(Aim) Reproduce only the stretch of entries below that begins at the first line and ends at the line holding "return sizes.hoop_height - sizes.tube_diameter".

(Extracted data)
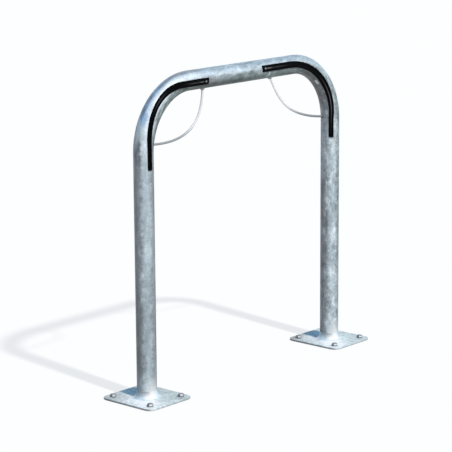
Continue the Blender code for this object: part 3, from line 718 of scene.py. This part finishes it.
def of_side(group, side, *keys):
    """A group's values for one side."""
    return [getattr(group, f"{side}_{key}") for key in keys]


def bar_height(sizes):
    return sizes.hoop_height - sizes.tube_diameter / 2


def corner_to_world(sizes, side, inward, down, y=0.0):
    """A point given from the crossing of the leg's and the bar's centre lines, inwards along the bar and down."""
    return Vector((SIDES[side] * (sizes.leg_spacing / 2 - inward), y, bar_height(sizes) - down))


def corner_direction(side, inward, down, y=0.0):
    return Vector((-SIDES[side] * inward, y, -down))


def unbent(sizes, point):
    """Where a point of the tube would be if the hoop were straightened: across, outwards and along."""
    side = "left" if point.x < 0 else "right"
    inward = sizes.leg_spacing / 2 - abs(point.x)
    down = bar_height(sizes) - point.z
    radius = sizes.bend_radius
    leg = bar_height(sizes) - radius
    if down > radius:
        outward, along = -inward, leg - (down - radius)
    elif inward > radius:
        outward, along = -down, leg + radius * math.pi / 2 + inward - radius
    else:
        turn = math.atan2(radius - down, radius - inward)
        outward = math.hypot(radius - down, radius - inward) - radius
        along = leg + radius * turn
    whole = 2 * leg + radius * math.pi + sizes.leg_spacing - 2 * radius
    return Vector((point.y, outward, along if side == "left" else whole - along))


class STAND_OT_hoop_tube(bpy.types.Operator):
    """Bends the hoop's tube from a ring at the left foot, over the bar and down to the right foot"""

    bl_idname = "hoop_stand.hoop_tube"
    bl_label = "Hoop Tube"

    def execute(self, context):
        sizes = context.scene.stand_sizes
        half = sizes.leg_spacing / 2
        radius = sizes.bend_radius
        spring = bar_height(sizes) - radius
        tube = start(
            bpy.ops.mesh.primitive_circle_add,
            vertices=96,
            radius=sizes.tube_diameter / 2,
            location=(-half, 0.0, sizes.tube_foot),
        )
        edit_all(tube)
        extrude((0.0, 0.0, spring - sizes.tube_foot))
        self.bend(radius - half, spring)
        extrude((2 * (half - radius), 0.0, 0.0))
        self.bend(half - radius, spring)
        extrude((0.0, 0.0, sizes.tube_foot - spring))
        close_up(tube)
        straightened = tube.data.attributes.new("unbent", "FLOAT_VECTOR", "POINT")
        for vertex, record in zip(tube.data.vertices, straightened.data):
            record.vector = unbent(sizes, vertex.co)
        apply_modifier(tube, "SOLIDIFY", thickness=sizes.tube_wall, offset=-1.0)
        smooth_by_angle(tube, 35.0)
        look = galvanised_look("galvanised_tube", context.scene.stand_colours, sizes)
        hand_over(tube, "bent_tube", look, "galvanised_steel", "hoop_tube")
        return {"FINISHED"}

    def bend(self, x, z):
        """Bends the tube's open end a quarter turn to the right round a point."""
        bpy.ops.mesh.spin(steps=BEND_STEPS, angle=-math.pi / 2, center=(x, 0.0, z), axis=(0.0, 1.0, 0.0))


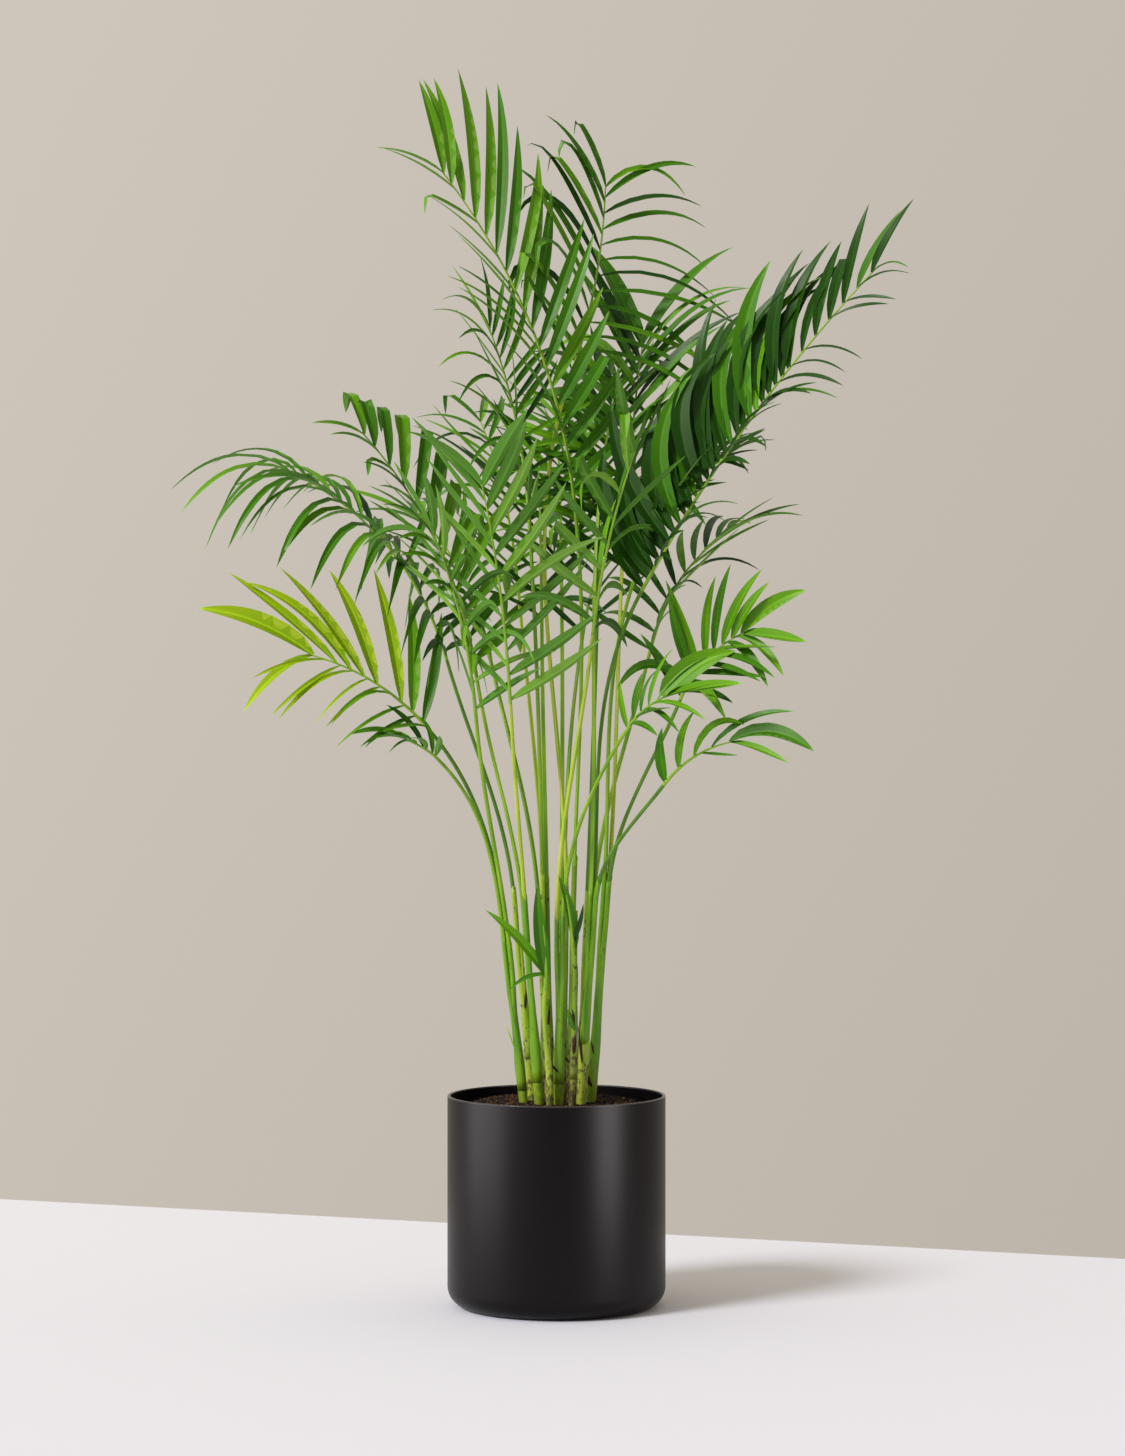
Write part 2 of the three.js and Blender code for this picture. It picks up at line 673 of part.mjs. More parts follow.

(Expected output)
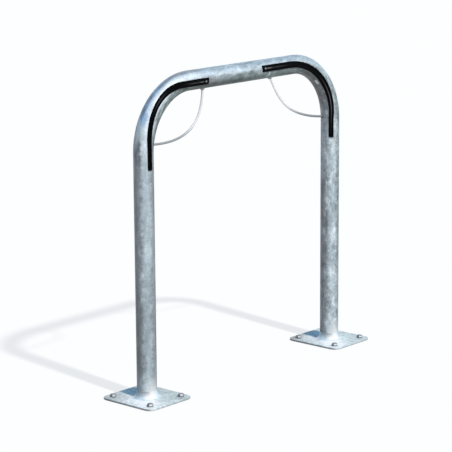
Continue the Blender code for this object: part 3, from line 718 of scene.py. This part finishes it.
def of_side(group, side, *keys):
    """A group's values for one side."""
    return [getattr(group, f"{side}_{key}") for key in keys]


def bar_height(sizes):
    return sizes.hoop_height - sizes.tube_diameter / 2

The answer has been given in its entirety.